Polynomial division is used to divide one polynomial by another, somewhat analogously to long division with numbers. Begin by dividing the leading term of the dividend by the leading term of the divisor. Then multiply the entire divisor by this quotient and subtract the result from the original polynomial. The remainder becomes the new dividend, and this process is repeated until the degree of the remainder is less than the degree of the divisor. The initial polynomial is then expressed as the divisor polynomial multiplied by the quotient polynomial, plus the remainder.
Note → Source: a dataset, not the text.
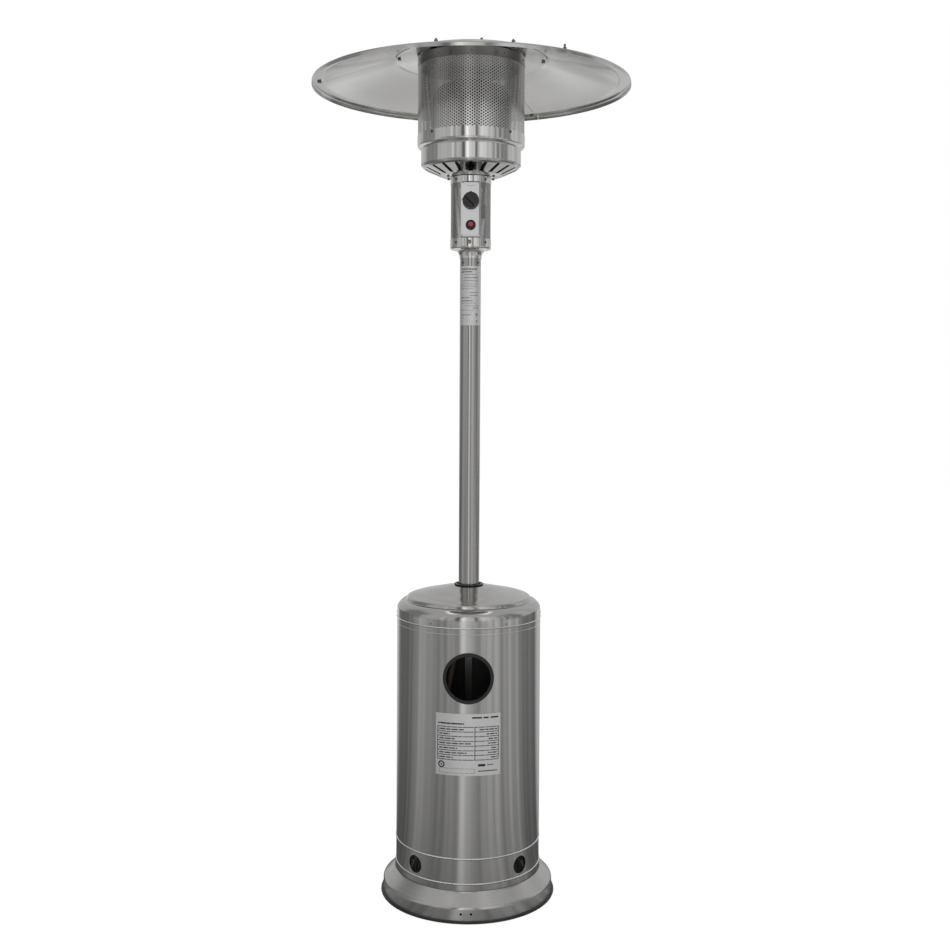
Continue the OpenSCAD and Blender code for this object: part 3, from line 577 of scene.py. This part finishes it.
# ---------------------------------------------------------------- printed rules
shapes = []
PLATE_R = 186.95
rows_z = [474, 462.4, 450.8, 439.2, 427.6, 416, 404.4, 392.8]
for i, z in enumerate(rows_z):
    shapes += bar(-23.6, 23.6, z - 0.95, z + 0.95)
for a in (-23.6, 5.2, 23.6):
    shapes += bar(a - 0.26, a + 0.26, rows_z[-1], rows_z[0])
for i, (a1, b0) in enumerate([(-3.0, 8.6), (-14.0, 14.2), (-10.0, 15.6), (2.6, 15.4),
                              (-8.0, 18.0), (-1.0, 15.2), (-11.6, 17.6)]):
    zc = (rows_z[i] + rows_z[i + 1]) / 2
    a = -22.4
    while a < a1:
        w = min(2.6 + 1.1 * ((i * 7 + int(a * 3)) % 3), a1 - a)
        shapes += bar(a, a + w, zc - 1.5, zc + 1.3)
        a += w + 0.7
    a = b0
    while a < 22.6:
        w = min(1.9 + 0.9 * ((i * 5 + int(a * 2)) % 3), 22.6 - a)
        shapes += bar(a, a + w, zc - 1.5, zc + 1.3)
        a += w + 0.6
for a0, a1 in ((3.0, 10.6), (11.6, 15.6), (17.2, 23.4)):
    shapes += bar(a0, a1, 495.6, 499.6)
shapes += bar(-23.2, -3.0, 480.6, 484.2)
shapes += disc(-20.6, 380.2, 8.6, PLATE_R, hole=5.2)
shapes += disc(-20.6, 380.2, 2.2, PLATE_R, sides=16)
shapes += bar(7.6, 13.2, 376.6, 382.6)
shapes += bar(14.6, 19.6, 379.0, 381.0)
for z in (371.0, 360.0):
    shapes += bar(-22.0, 5.0, z - 0.35, z + 0.35)
for a in (-22.0, 5.0):
    shapes += bar(a - 0.1, a + 0.1, 360.0, 371.0)
shapes += bar(7.6, 22.6, 364.0, 366.4)
plate_print = on_tube("rating_plate_rules", "label", "tank_cover", PLATE_R * MM, shapes, INK)

shapes = []
POST_R = 27.39
lines = [(1611, 3.2, -50, 38, 0.9), (1604, 2.8, -56, 10, 0.8), (1597.5, 1.5, -34, 40, 0.5),
         (1589, 1.8, -36, 46, 0.7), (1581, 1.5, -38, 44, 0.6), (1573, 1.0, -60, 48, 0.4),
         (1567.5, 1.0, -60, 44, 0.4), (1561, 1.0, -60, 12, 0.4), (1551, 1.3, -4, 46, 0.7),
         (1543.5, 1.3, -2, 42, 0.7), (1538, 1.6, -56, 6, 0.8), (1530, 2.0, -58, 12, 0.9),
         (1524, 1.2, -50, 30, 0.6), (1517, 1.0, -30, 48, 0.5), (1511.5, 1.4, 16, 48, 0.8),
         (1506, 1.0, -58, 20, 0.4), (1494, 1.8, -56, 4, 0.8), (1486, 1.8, -54, -40, 0.9),
         (1478, 1.6, -52, -44, 0.9)]
for i, (z, h, a0, a1, fill) in enumerate(lines):
    a = a0
    while a < a1:
        w = min(5.0 + 4.0 * ((i * 5 + int(a)) % 3), a1 - a)
        shapes += bar(a, a + w, z - h / 2, z + h / 2, 8.0)
        a += w + (2.6 if fill > 0.6 else 4.5)
shapes += disc(37, 1495, 3.2, POST_R, sides=20)
shapes += disc(37, 1478.5, 1.9, POST_R, sides=16)
post_print = on_tube("post_label_rules", "label", "root", POST_R * MM, shapes, INK)


# ---------------------------------------------------------------- studio
def plain(name, color, emit=0.0, rough=0.8):
    m = bpy.data.materials.new(name)
    m.use_nodes = True
    b = m.node_tree.nodes["Principled BSDF"]
    b.inputs["Base Color"].default_value = (*color, 1)
    b.inputs["Roughness"].default_value = rough
    b.inputs["Specular IOR Level"].default_value = 0.1
    if emit:
        b.inputs["Emission Color"].default_value = (1, 1, 1, 1)
        b.inputs["Emission Strength"].default_value = emit
    return m


def quad(name, s, z, mat):
    me = bpy.data.meshes.new(name)
    me.from_pydata([(-s, -s, z), (s, -s, z), (s, s, z), (-s, s, z)], [], [(0, 1, 2, 3)])
    me.materials.append(mat)
    ob = bpy.data.objects.new(name, me)
    SCENE.collection.objects.link(ob)
    return ob


def around_ramp(nt, coord, stops):
    """Brightness by the azimuth of coord, in degrees from the camera's side, + to the right."""
    sep = nt.nodes.new("ShaderNodeSeparateXYZ")
    nt.links.new(coord, sep.inputs[0])
    neg = nt.nodes.new("ShaderNodeMath")
    neg.operation = "MULTIPLY"
    neg.inputs[1].default_value = -1
    nt.links.new(sep.outputs["Y"], neg.inputs[0])
    at = nt.nodes.new("ShaderNodeMath")
    at.operation = "ARCTAN2"
    nt.links.new(sep.outputs["X"], at.inputs[0])
    nt.links.new(neg.outputs[0], at.inputs[1])
    fac = nt.nodes.new("ShaderNodeMapRange")
    fac.inputs["From Min"].default_value = -math.pi
    fac.inputs["From Max"].default_value = math.pi
    nt.links.new(at.outputs[0], fac.inputs["Value"])
    return ramp_node(nt, fac.outputs["Result"], [((a + 180) / 360, v) for a, v in stops]), sep


def ramp_node(nt, fac, stops):
    ramp = nt.nodes.new("ShaderNodeValToRGB")
    nt.links.new(fac, ramp.inputs["Fac"])
    e = ramp.color_ramp.elements
    e[0].position, e[0].color = stops[0][0], (*([stops[0][1]] * 3), 1)
    e[1].position, e[1].color = stops[-1][0], (*([stops[-1][1]] * 3), 1)
    for at, v in stops[1:-1]:
        e.new(at).color = (v, v, v, 1)
    return ramp.outputs["Color"]


def times(nt, a, b):
    n = nt.nodes.new("ShaderNodeMath")
    n.operation = "MULTIPLY"
    for i, v in enumerate((a, b)):
        if isinstance(v, (int, float)):
            n.inputs[i].default_value = v
        else:
            nt.links.new(v, n.inputs[i])
    return n.outputs[0]


FLOOR_RING = [(-180, 0.66), (-150, 0.60), (-139, 0.20), (-112, 0.17), (-104, 0.22), (-90, 0.32),
              (-82, 0.44), (-73, 0.56), (-68, 0.38), (-52, 0.40), (-45, 0.27), (-30, 0.40),
              (-20, 0.42), (-14, 0.54), (-11, 0.88), (-8, 0.68), (-5, 1.00), (-2, 0.60),
              (4, 0.66), (9, 0.40), (16, 0.36), (34, 0.52), (44, 0.54), (52, 0.38), (63, 0.46),
              (67, 0.62), (78, 0.52), (90, 0.30), (98, 0.19), (128, 0.20), (134, 0.52),
              (180, 0.66)]
# Glow of the reflected floor against distance from the axis in metres: none under the base and lower near
# it, a painted contact shadow.
FLOOR_OUT = [(0.0, 0.0), (0.216, 0.0), (0.222, 0.52), (0.45, 0.62), (1.0, 0.80), (1.8, 1.0),
             (3.4, 1.02), (4.4, 1.14), (6.2, 1.24), (6.7, 1.0), (7.0, 0.95)]
WALLS = [(-180, 0.70), (-140, 0.70), (-128, 0.66), (-120, 0.34), (-85, 0.34), (-78, 0.66),
         (-46, 0.70), (-40, 0.86), (-36, 0.52), (-31, 0.72), (-24, 0.64), (-19, 0.22),
         (-15, 0.15), (-13, 0.80), (-9, 1.50), (-5, 1.35), (-2, 0.98), (8, 0.92), (10, 0.22),
         (12.5, 0.20), (16, 0.66), (23, 1.05), (32, 0.90), (48, 0.68), (53, 0.42), (58, 0.70),
         (64, 0.20), (70, 0.66), (75, 0.33), (90, 0.36), (96, 0.70), (180, 0.72)]


def streaks(nt, coord, scale, low, high):
    """Narrow lighter and darker upright bands, as folds in the studio's cloth."""
    u = nt.nodes.new("ShaderNodeVectorMath")
    u.operation = "MULTIPLY"
    u.inputs[1].default_value = (1, 1, 0)
    nt.links.new(coord, u.inputs[0])
    v = nt.nodes.new("ShaderNodeVectorMath")
    v.operation = "NORMALIZE"
    nt.links.new(u.outputs[0], v.inputs[0])
    n = nt.nodes.new("ShaderNodeTexNoise")
    n.inputs["Scale"].default_value = scale
    n.inputs["Detail"].default_value = 2.0
    nt.links.new(v.outputs[0], n.inputs["Vector"])
    m = nt.nodes.new("ShaderNodeMapRange")
    m.inputs["From Min"].default_value = 0.36
    m.inputs["From Max"].default_value = 0.64
    m.inputs["To Min"].default_value = low
    m.inputs["To Max"].default_value = high
    nt.links.new(n.outputs["Fac"], m.inputs["Value"])
    return m.outputs["Result"]


def studio_floor():
    # what the camera sees: a plain pale floor
    pale = plain("pale_floor", (0.30, 0.30, 0.30), 0.88)
    nt = pale.node_tree
    b = nt.nodes["Principled BSDF"]
    tc = nt.nodes.new("ShaderNodeTexCoord")
    ln = nt.nodes.new("ShaderNodeVectorMath")
    ln.operation = "LENGTH"
    nt.links.new(tc.outputs["Object"], ln.inputs[0])
    # No glow inside the base's footprint: painted shade under the object.
    under = nt.nodes.new("ShaderNodeMath")
    under.operation = "GREATER_THAN"
    under.inputs[1].default_value = 0.214
    nt.links.new(ln.outputs["Value"], under.inputs[0])
    lit_part = nt.nodes.new("ShaderNodeMath")
    lit_part.operation = "MULTIPLY"
    lit_part.inputs[1].default_value = 0.88
    nt.links.new(under.outputs[0], lit_part.inputs[0])
    nt.links.new(lit_part.outputs[0], b.inputs["Emission Strength"])
    seen = quad("floor", 14, -0.0006, pale)
    seen.visible_glossy = False
    seen.visible_diffuse = False
    # what the metal reflects: the same floor with the studio's light on it
    m = bpy.data.materials.new("lit_floor")
    m.use_nodes = True
    nt = m.node_tree
    nt.nodes.clear()
    out = nt.nodes.new("ShaderNodeOutputMaterial")
    em = nt.nodes.new("ShaderNodeEmission")
    tc = nt.nodes.new("ShaderNodeTexCoord")
    ring, _ = around_ramp(nt, tc.outputs["Object"], FLOOR_RING)
    ln = nt.nodes.new("ShaderNodeVectorMath")
    ln.operation = "LENGTH"
    nt.links.new(tc.outputs["Object"], ln.inputs[0])
    span = nt.nodes.new("ShaderNodeMath")
    span.operation = "DIVIDE"
    span.inputs[1].default_value = 7.0
    nt.links.new(ln.outputs["Value"], span.inputs[0])
    away = ramp_node(nt, span.outputs[0], [(r / 7.0, v) for r, v in FLOOR_OUT])
    folds = streaks(nt, tc.outputs["Object"], 9.0, 0.78, 1.24)
    nt.links.new(times(nt, times(nt, ring, away), folds), em.inputs["Strength"])
    nt.links.new(em.outputs[0], out.inputs["Surface"])
    lit = quad("floor_light", 14, -0.0012, m)
    lit.visible_camera = False
    lit.visible_shadow = False
    # a plain white dome that only the camera sees
    bm = bmesh.new()
    bmesh.ops.create_icosphere(bm, subdivisions=4, radius=13)
    me = bpy.data.meshes.new("backdrop")
    bm.to_mesh(me)
    bm.free()
    me.materials.append(plain("backdrop_white", (0, 0, 0), 1.0))
    dome = bpy.data.objects.new("backdrop", me)
    SCENE.collection.objects.link(dome)
    dome.visible_glossy = False
    dome.visible_diffuse = False
    dome.visible_shadow = False
    dome.visible_transmission = False


def area(name, az, dist, z, width, height, radiance, aim=1.2):
    """A soft strip at azimuth az (degrees from the camera's side, + to the right)."""
    d = bpy.data.lights.new(name, "AREA")
    d.shape = "RECTANGLE"
    d.size, d.size_y = width, height
    d.energy = radiance * math.pi * width * height
    o = bpy.data.objects.new(name, d)
    SCENE.collection.objects.link(o)
    t = math.radians(az)
    loc = Vector((dist * math.sin(t), -dist * math.cos(t), z))
    o.location = loc
    o.rotation_euler = (Vector((0, 0, aim)) - loc).to_track_quat("-Z", "Y").to_euler()
    return o


def studio():
    studio_floor()
    w = bpy.data.worlds.new("studio")
    SCENE.world = w
    w.use_nodes = True
    nt = w.node_tree
    nt.nodes.clear()
    out = nt.nodes.new("ShaderNodeOutputWorld")
    bg = nt.nodes.new("ShaderNodeBackground")
    tc = nt.nodes.new("ShaderNodeTexCoord")
    wall, sep = around_ramp(nt, tc.outputs["Generated"], WALLS)
    high = nt.nodes.new("ShaderNodeMapRange")
    high.interpolation_type = "SMOOTHSTEP"
    high.inputs["From Min"].default_value = 0.62
    high.inputs["From Max"].default_value = 0.86
    nt.links.new(sep.outputs["Z"], high.inputs["Value"])
    mix = nt.nodes.new("ShaderNodeMix")
    mix.data_type = "FLOAT"
    nt.links.new(high.outputs["Result"], mix.inputs["Factor"])
    folds = streaks(nt, tc.outputs["Generated"], 9.0, 0.88, 1.12)
    nt.links.new(times(nt, wall, folds), mix.inputs["A"])
    mix.inputs["B"].default_value = 0.66
    nt.links.new(mix.outputs["Result"], bg.inputs["Strength"])
    nt.links.new(bg.outputs[0], out.inputs["Surface"])
    top = area("overhead", 180, 0.1, 4.6, 2.6, 1.6, 1.0)
    top.rotation_euler = (0, 0, 0)
    SCENE.view_settings.view_transform = "Standard"
    SCENE.view_settings.look = "None"


studio()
This method often helps factor or simplify complex polynomials.

Proof by Induction

Proof by induction involves proving a base case and then proving that if a statement holds for an arbitrary case \( k \), it also holds for the next case \( k + 1 \). Let's apply this to show that \( a - b \) is a factor of \( a^n - b^n \):

• Base Case: For \( n = 1 \), the polynomial \( P(a, b) = a^1 - b^1 = a - b \). Clearly, \( a - b \) is a factor.
• Induction Hypothesis: Assume it's true for \( n = k \), i.e., \( a^k - b^k = (a - b)Q(a, b) \) for some polynomial \( Q(a, b) \).
• Inductive Step: Prove it for \( k + 1 \) using the given hint:

Using the hint, rewrite \( a^{k+1} - b^{k+1} = a(a^k - b^k) + b^k(a - b) \). Employing the induction hypothesis, substitute \( a(a^k - b^k) = a((a - b)Q(a, b)) \). Factoring out \( a - b \), we get \( a^{k+1} - b^{k+1} = (a - b)(aQ(a, b) + b^k) \), proving that \( a - b \) is indeed a factor for \( n = k + 1 \). Therefore, by induction, the statement holds for all \( n \).